По легенде, голова казненной была положена в банку со спиртом и отдана впоследствии на хранение в Кунсткамеру. Только в начале 1780-х годов по приказанию Екатерины II страшную реликвию закопали в погребе, но и после этого, еще в пушкинские годы, сторож Кунсткамеры показывал посетителям голову мальчика 12—15 лет, выдавая ее за голову Марии Гамильтон.
Легенда, а какова в ней доля истины, никто и не узнает.

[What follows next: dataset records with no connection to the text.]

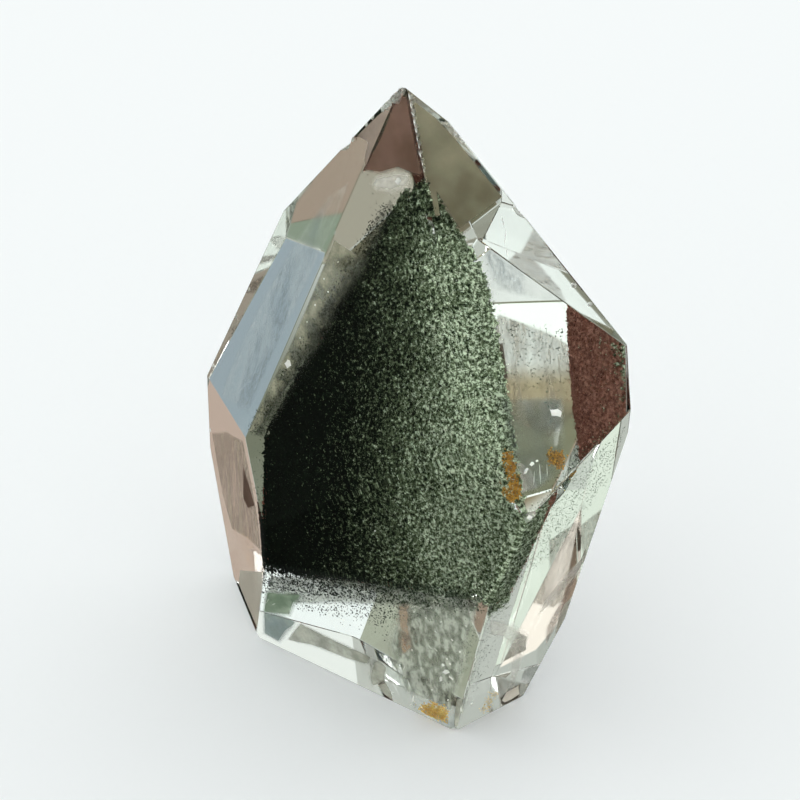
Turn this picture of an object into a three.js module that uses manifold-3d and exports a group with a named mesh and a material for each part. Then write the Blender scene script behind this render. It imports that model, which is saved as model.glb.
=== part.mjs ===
// A clear quartz freeform with a green phantom pyramid sealed inside it.
// Millimetres, +Z up. The stone stands on its flat cut base, with the middle of its box over X = 0, Y = 0.
// The clear stone is parted in two halves, so that the phantom lies in a pocket between them.

import * as THREE from 'three';
import { ConvexGeometry } from 'three/addons/geometries/ConvexGeometry.js';
import { mergeVertices } from 'three/addons/utils/BufferGeometryUtils.js';
import Module from 'manifold-3d';

const wasm = await Module();
wasm.setup();

// Driving dimensions
const STONE_WIDTH = 49.6;
const STONE_DEPTH = 46.3;
const STONE_HEIGHT = 78.2;
const ROUGH_MARGIN = 10;
const TOUCH_GAP = 0.3;
const POCKET_CLEARANCE = 0.04;
const CUTTER_SIZE = 160;
const CHIP_ROUNDNESS = 2;
const WELD = 1e-5;

// Every facet's distance is measured from this point inside the stone.
const CORE = new THREE.Vector3(0, 2, 36);

// The cutting diagram. A facet looks towards its azimuth, in degrees from +X towards +Y, and leans up by
// its lean, in degrees from the vertical. Its distance is how far it lies from the core.
const FRONT_FACETS = {
  upperLeft: { azimuth: -156.5, lean: 18, distance: 13.1 },
  mainLeft: { azimuth: -137, lean: 13, distance: 9.5 },
  mainRight: { azimuth: -103.5, lean: 27.5, distance: 20 },
  waist: { azimuth: -129, lean: 3, distance: 11 },
  foot: { azimuth: -125.5, lean: -8, distance: 14.2 },
  lowerLeft: { azimuth: -157, lean: 1, distance: 15.8 },
  lowerRight: { azimuth: -53, lean: -16.5, distance: 26.5 },
};

const RIGHT_FACETS = {
  shoulderRight: { azimuth: 38, lean: 36, distance: 24.9 },
  slopeRight: { azimuth: 26, lean: 29, distance: 22 },
  cheekRight: { azimuth: 3.5, lean: 2.5, distance: 23.9 },
  wallRight: { azimuth: 21.5, lean: -2.5, distance: 15.3 },
  heelRight: { azimuth: 9, lean: -17, distance: 23.6 },
};

const LEFT_FACETS = {
  shoulderLeft: { azimuth: 128.5, lean: 41, distance: 27.6 },
  slopeLeft: { azimuth: 123.5, lean: 19.5, distance: 24.6 },
  cheekLeft: { azimuth: 160.5, lean: 0.5, distance: 29 },
  wallLeft: { azimuth: 173.5, lean: -13.5, distance: 29.8 },
  heelLeft: { azimuth: -165, lean: -22.5, distance: 29.6 },
};

const REAR_FACETS = {
  rearSlope: { azimuth: 78.5, lean: 28, distance: 22.3 },
  rearWall: { azimuth: 87, lean: -7.5, distance: 19.1 },
  rearCorner: { azimuth: 50, lean: -8.5, distance: 17 },
  rearHeel: { azimuth: 35.5, lean: -12.5, distance: 17.2 },
};

// The plane that parts the clear stone, through the middle of the phantom.
const PARTING = { azimuth: -130, lean: 0, distance: 0.5 };

// Corners of the phantom pyramid, from its tip down.
const PHANTOM_CORNERS = {
  tipLeft: [4, 7.5, 63.5],
  tipRight: [4, 6, 64],
  shoulderUpper: [7.5, 3, 60],
  shoulderLower: [10.5, 0, 56],
  sideUpper: [12, -5.5, 49.5],
  sideMiddle: [13, -10.5, 42],
  sideLower: [14.5, -17.5, 35.5],
  footRight: [11.5, -16.5, 24],
  footMiddle: [1.5, -7.5, 18.5],
  footLeft: [-16, 2.5, 13],
  leftLower: [-16, 3, 22.5],
  leftMiddle: [-15, 8, 29.5],
  leftUpper: [-2.5, 11, 49],
  ridgeUpper: [7, -6.5, 51.5],
  ridgeMiddle: [8, -12, 43],
  ridgeLower: [8.5, -14.5, 33.5],
  rearUpper: [10, 4, 47.5],
  rearMiddle: [12, -3, 37],
  rearLeft: [2, 7, 32],
  rearFoot: [7, -2, 20.5],
  rearFootLeft: [-5, 5, 19.5],
};

// Shell-shaped bites out of the stone's edges: the middle of the bite's ball, and its radius.
const CHIPS = {
  tip: { at: [-0.5, 2.1, 79.4], radius: 1.7 },
  leftShoulder: { at: [-7.6, 8.3, 69.7], radius: 2.5 },
  rightSlope: { at: [13.4, -7.5, 68.8], radius: 1.6 },
  waistCorner: { at: [14.3, -24, 38.8], radius: 1.4 },
  footCorner: { at: [6.7, -14.9, -0.8], radius: 1.5 },
};

const clearQuartz = new THREE.MeshStandardMaterial({
  color: 0xf3f8f4, roughness: 0.04, metalness: 0, transparent: true, opacity: 0.35, flatShading: true,
});
const greenChlorite = new THREE.MeshStandardMaterial({
  color: 0x2c382c, roughness: 0.95, metalness: 0, flatShading: true,
});

// Turns a closed three.js geometry into a solid that can be cut.
function solidOf(geometry) {
  const bare = geometry.clone();
  bare.deleteAttribute('normal');
  bare.deleteAttribute('uv');
  const merged = mergeVertices(bare, WELD);
  return new wasm.Manifold(new wasm.Mesh({
    numProp: 3,
    vertProperties: new Float32Array(merged.attributes.position.array),
    triVerts: new Uint32Array(merged.index.array),
  }));
}

// Turns a cut solid back into a three.js geometry.
function geometryOf(solid) {
  const mesh = solid.getMesh();
  const geometry = new THREE.BufferGeometry();
  geometry.setAttribute('position', new THREE.BufferAttribute(new Float32Array(mesh.vertProperties), 3));
  geometry.setIndex(new THREE.BufferAttribute(new Uint32Array(mesh.triVerts), 1));
  geometry.computeVertexNormals();
  return geometry;
}

// The direction in which a facet looks.
function facetNormal({ azimuth, lean }) {
  const turn = THREE.MathUtils.degToRad(azimuth);
  const rise = THREE.MathUtils.degToRad(lean);
  return new THREE.Vector3(
    Math.cos(rise) * Math.cos(turn),
    Math.cos(rise) * Math.sin(turn),
    Math.sin(rise),
  );
}

// A block with one face in a plane across the given direction, which takes away all that lies beyond it.
function cutterAcross(direction, distance) {
  const block = new THREE.BoxGeometry(CUTTER_SIZE, CUTTER_SIZE, CUTTER_SIZE);
  block.translate(0, 0, CUTTER_SIZE / 2);
  block.applyQuaternion(new THREE.Quaternion().setFromUnitVectors(new THREE.Vector3(0, 0, 1), direction));
  const face = CORE.clone().addScaledVector(direction, distance);
  block.translate(face.x, face.y, face.z);
  return solidOf(block);
}

function cutFacets(solid, facets) {
  return Object.values(facets).reduce(
    (rest, facet) => rest.subtract(cutterAcross(facetNormal(facet), facet.distance)),
    solid,
  );
}

// The rough block stands on the base plane.
function roughBlock() {
  const height = STONE_HEIGHT + ROUGH_MARGIN;
  const block = new THREE.BoxGeometry(STONE_WIDTH + ROUGH_MARGIN, STONE_DEPTH + ROUGH_MARGIN, height);
  block.translate(0, 0, height / 2);
  return solidOf(block);
}

function chipBite({ at, radius }) {
  const ball = new THREE.IcosahedronGeometry(radius, CHIP_ROUNDNESS);
  ball.translate(...at);
  return solidOf(ball);
}

function clearStone() {
  const faceted = [FRONT_FACETS, RIGHT_FACETS, LEFT_FACETS, REAR_FACETS].reduce(cutFacets, roughBlock());
  return Object.values(CHIPS).reduce((rest, chip) => rest.subtract(chipBite(chip)), faceted);
}

function phantomGeometry() {
  return new ConvexGeometry(Object.values(PHANTOM_CORNERS).map((corner) => new THREE.Vector3(...corner)));
}

// The phantom's own form, grown a little about its middle.
function pocketSolid() {
  const pocket = phantomGeometry();
  pocket.computeBoundingBox();
  const middle = pocket.boundingBox.getCenter(new THREE.Vector3());
  pocket.translate(-middle.x, -middle.y, -middle.z);
  pocket.scale(1 + POCKET_CLEARANCE, 1 + POCKET_CLEARANCE, 1 + POCKET_CLEARANCE);
  pocket.translate(middle.x, middle.y, middle.z);
  return solidOf(pocket);
}

function namedMesh(name, geometry, material) {
  const mesh = new THREE.Mesh(geometry, material);
  mesh.name = name;
  return mesh;
}

const hollowStone = clearStone().subtract(pocketSolid());
const frontward = facetNormal(PARTING);
const rearward = frontward.clone().negate();
const frontHalf = hollowStone.subtract(cutterAcross(rearward, -PARTING.distance - TOUCH_GAP / 2));
const backHalf = hollowStone.subtract(cutterAcross(frontward, PARTING.distance - TOUCH_GAP / 2));

const group = new THREE.Group();
group.add(namedMesh('clear_quartz_front', geometryOf(frontHalf), clearQuartz));
group.add(namedMesh('clear_quartz_back', geometryOf(backHalf), clearQuartz));
group.add(namedMesh('green_phantom', phantomGeometry(), greenChlorite));

export default group;
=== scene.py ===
# The looks of a garden phantom quartz freeform: one clear polished stone, the grainy green phantom
# inside it, its loose grains, rusty stains, healed cracks and veils, with painted shade, highlights and
# reflections among them, on a pale floor in soft light.

import math

import bpy
import numpy as np
from mathutils import Matrix, Vector, noise


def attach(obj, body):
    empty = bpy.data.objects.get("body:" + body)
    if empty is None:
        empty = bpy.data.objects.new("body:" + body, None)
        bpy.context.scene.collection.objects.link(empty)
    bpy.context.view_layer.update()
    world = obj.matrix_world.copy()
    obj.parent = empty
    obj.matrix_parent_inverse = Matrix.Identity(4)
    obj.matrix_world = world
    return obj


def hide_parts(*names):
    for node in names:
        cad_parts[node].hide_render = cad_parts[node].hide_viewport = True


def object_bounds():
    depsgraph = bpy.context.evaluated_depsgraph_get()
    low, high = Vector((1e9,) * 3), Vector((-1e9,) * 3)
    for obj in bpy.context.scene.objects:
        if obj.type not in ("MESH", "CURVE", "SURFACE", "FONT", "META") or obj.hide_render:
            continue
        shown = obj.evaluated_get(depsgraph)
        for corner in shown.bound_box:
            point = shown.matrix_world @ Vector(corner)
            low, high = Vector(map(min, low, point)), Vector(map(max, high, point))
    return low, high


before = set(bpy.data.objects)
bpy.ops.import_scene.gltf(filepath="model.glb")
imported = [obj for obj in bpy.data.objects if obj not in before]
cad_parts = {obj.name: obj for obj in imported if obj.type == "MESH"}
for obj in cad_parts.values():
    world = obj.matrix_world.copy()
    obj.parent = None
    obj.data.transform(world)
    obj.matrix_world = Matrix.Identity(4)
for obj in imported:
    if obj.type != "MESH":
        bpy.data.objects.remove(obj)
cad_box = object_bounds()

MM = 0.001
WELD_REACH = 0.001 * MM
STONE_HALVES = ("clear_quartz_front", "clear_quartz_back")
PHANTOM_NODE = "green_phantom"
QUARTZ_IOR = 1.544

# The camera looks at the middle of the photograph's frame. Pixel places are in its 800 x 800 pixels.
FRAME_PIXELS = 800
FOCAL_PIXELS = 2064
SENSOR_MM = 36
FOCUS = Vector((0, -2.2, 40.45)) * MM
VIEW_DISTANCE = 240 * MM
VIEW_ELEVATION = math.radians(33)


def deselect_all():
    if bpy.context.mode != "OBJECT":
        bpy.ops.object.mode_set(mode="OBJECT")
    bpy.ops.object.select_all(action="DESELECT")


def new_piece(name):
    """Names the object that an operator has just added, and gives its mesh the same name."""
    piece = bpy.context.view_layer.objects.active
    piece.name = name
    piece.data.name = name
    return piece


def select_only(piece):
    deselect_all()
    piece.select_set(True)
    bpy.context.view_layer.objects.active = piece


def settle(piece):
    """Puts the piece's place into its mesh, so that the object sits at the origin."""
    select_only(piece)
    bpy.ops.object.transform_apply(location=True, rotation=True, scale=True)


def apply_modifier(piece, kind, **settings):
    modifier = piece.modifiers.new(kind.lower(), kind)
    for setting, value in settings.items():
        setattr(modifier, setting, value)
    select_only(piece)
    bpy.ops.object.modifier_apply(modifier=modifier.name)


def piece_from(name, corners, faces):
    """A piece made of the given corners and faces."""
    mesh = bpy.data.meshes.new(name)
    mesh.from_pydata(corners, [], faces)
    mesh.update()
    piece = bpy.data.objects.new(name, mesh)
    bpy.context.scene.collection.objects.link(piece)
    return piece


def dress(piece, materials, replaced=()):
    """Gives a finished piece its materials and slot, and says what it rides on and stands for."""
    if not piece.data.materials:
        for material in materials:
            piece.data.materials.append(material)
    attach(piece, "root")
    if replaced:
        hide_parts(*replaced)


# The camera and its sight lines

def make_camera():
    bpy.ops.object.camera_add()
    camera = bpy.context.view_layer.objects.active
    camera.name = "camera"
    back = Vector((0, -math.cos(VIEW_ELEVATION), math.sin(VIEW_ELEVATION)))
    camera.location = FOCUS + VIEW_DISTANCE * back
    camera.rotation_euler = (math.radians(90) - VIEW_ELEVATION, 0, 0)
    camera.data.sensor_width = SENSOR_MM
    camera.data.lens = SENSOR_MM * FOCAL_PIXELS / FRAME_PIXELS
    camera.data.clip_start = 0.01
    bpy.context.scene.camera = camera
    bpy.context.view_layer.update()
    return camera


def sight_line(camera, pixel):
    """Where the line of sight through a pixel starts, and its direction."""
    half = FRAME_PIXELS / 2
    local = Vector(((pixel[0] - half) / FOCAL_PIXELS, (half - pixel[1]) / FOCAL_PIXELS, -1))
    turn = camera.matrix_world.to_3x3()
    return camera.matrix_world.translation.copy(), (turn @ local).normalized()


def line_of_view(camera):
    return camera.matrix_world.to_3x3() @ Vector((0, 0, -1))


# The stone's facets, read from the two halves of the frame

FACET_REACH = 0.01 * MM
FACET_LIKENESS = math.cos(math.radians(0.4))


def stone_facets():
    """The planes that no corner of either half lies beyond, as (normal, distance), largest first."""
    corners, faces = [], []
    for half in STONE_HALVES:
        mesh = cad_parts[half].data
        corners += [vertex.co[:] for vertex in mesh.vertices]
        faces += [(face.area, face.normal.copy(), face.center.copy()) for face in mesh.polygons]
    corners = np.array(corners)
    facets = []
    for _, normal, middle in sorted(faces, key=lambda face: -face[0]):
        distance = normal.dot(middle)
        if (corners @ np.array(normal)).max() > distance + FACET_REACH:
            continue
        if all(normal.dot(other) < FACET_LIKENESS for other, _ in facets):
            facets.append((normal, distance))
    return facets


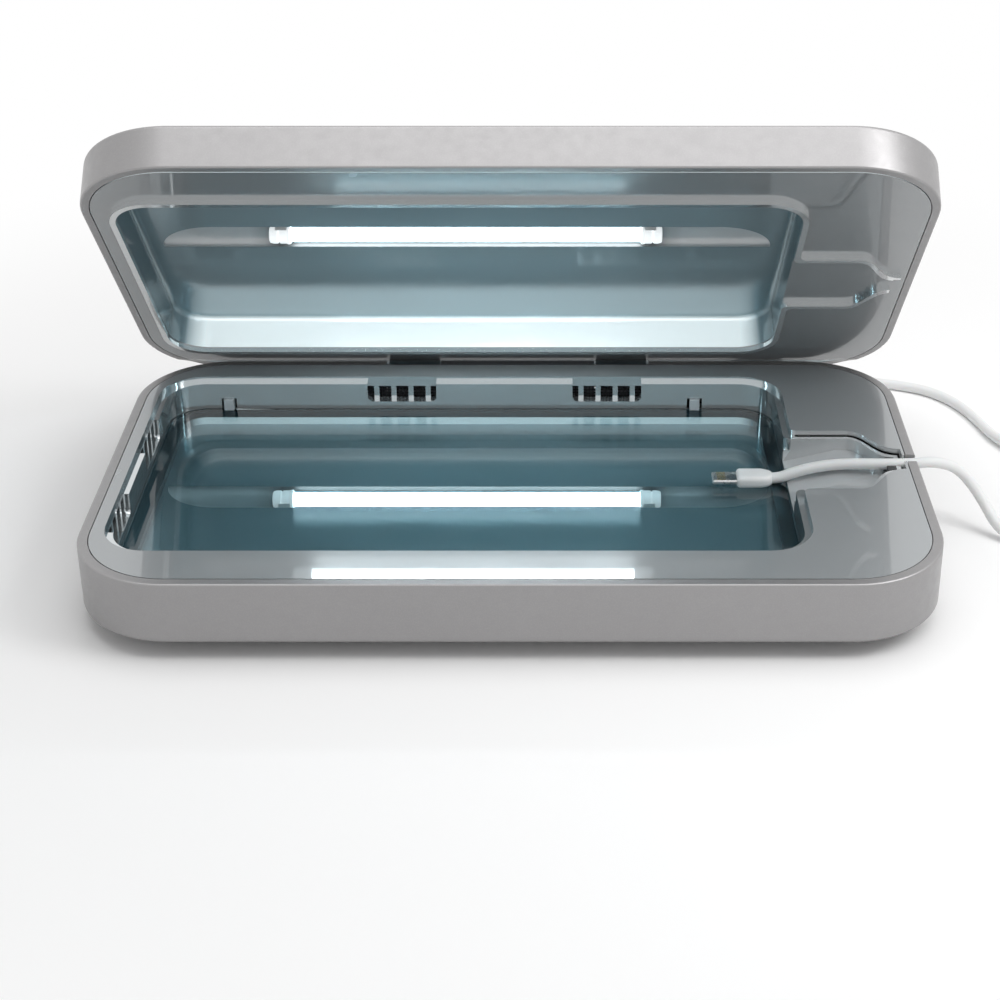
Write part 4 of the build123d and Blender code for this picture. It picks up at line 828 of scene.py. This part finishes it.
def rear_plug():
    """Plug in the rear socket: its grip with a ribbed sleeve, and its steel shell."""
    low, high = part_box("usb_plug_body")
    socket_low, socket_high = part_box("usb_a_socket")
    centre = Matrix.Translation(((low.x + high.x) / 2, 0, (socket_low.z + socket_high.z) / 2))
    back, end = 0.0823, 0.0883
    grip = lofted(tapered(
        0.0633, 0.0150, 0.0076,
        (0.0, 1.6, 1.6, 1.2), (0.5, 0.4, 0.4, 1.6), (1.4, 0.0, 0.0, 2.0), (5.0, 0.0, 0.0, 2.4),
        (5.8, 0.6, 0.6, 2.4), (6.6, 0.0, 0.0, 2.4), (15.0, 0.4, 0.2, 2.6), (17.4, 2.2, 1.0, 2.8),
        (18.6, 6.0, 2.2, 2.4), (19.0, 8.6, 2.6, 2.4),
    ), "Y", 8)
    relief = [(back - 0.0006, 0.0), (back - 0.0006, 0.0026)]
    for rib in range(4):
        foot, radius = back + 0.0014 * rib, 0.0026 - 0.00016 * rib
        groove = radius - 0.00035
        relief += [(foot, radius), (foot + 0.0008, radius), (foot + 0.0009, groove), (foot + 0.0013, groove)]
    relief += [(end - 0.0002, 0.0019), (end, 0.0016), (end, 0.0)]
    form = joined([grip, turned(relief, (0, 0, 0), "Y", 28)])
    plug = link("rear_plug_grip", mesh_of("rear_plug_grip", form, 35, centre), "base", white_plastic(),
                "usb_plug_body", slot="lead_white")
    return plug, smooth_copy("usb_plug_shell", steel(), "port_steel")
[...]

Вдохновленный историей жизни и смерти Марии Гамильтон, писатель Глеб Алексеев (ныне незаслуженно забытый) сочинил в 1930-е годы романтический рассказ, стержнем которого является тема безответной любви Петра I к приговоренной им грешнице. Описал Глеб Васильевич и день казни – в ярких красках, как и подобает писателю: «Забывая, где он, забывая про толпу, ждавшую, насторожив дыханье, – чего ждавшую? помилования или потехи, какой тешился когда-то царь, самолично рубя непокорные головы стрельцов? – не видя Толстого, который подходил к нему плетущейся походкой патера, – царь сам повел ее к помосту, перед которым она упала, наклоняя голову к плахе, исполосованной, будто прошитой черными жгутами пристывшей крови. В это утро, 14 марта 1719 года, когда подал он знак палачу и сам отвернулся, чтоб не видать и не слышать, – впервые и единожды в жизни он поступал вопреки своей воле, вопреки всему, что делал и чем жил. Стоя спиной к помосту, он судорожно раскрытыми глазами смотрел на народ, на толпу, на Россию, которая была перед ним сейчас. Он видел завороженные страхом и любопытством глаза, женские укутанные по самые брови в платок головы, наплюснутые в напускном равнодушии шапки, руки, шевелившиеся сами по себе. Эти завороженные ожиданием крови глаза не видели его, Петра. И вот, будто по громовой пушечной команде с крепостных верок, глаза толпы прикрылись разом, чтоб медленно, не веря ничему, разжаться через секунду, чтоб скользнуть взглядом по небу, мокрому и низкому в насморочной питербурхской весне, чтоб увидеть Петра, стоявшего на кровавом помосте, и сморгнуть еще раз от блеска петровых глаз, смотревших поверх голов тем взглядом, каким корабельщики блуждающих кораблей ищут землю.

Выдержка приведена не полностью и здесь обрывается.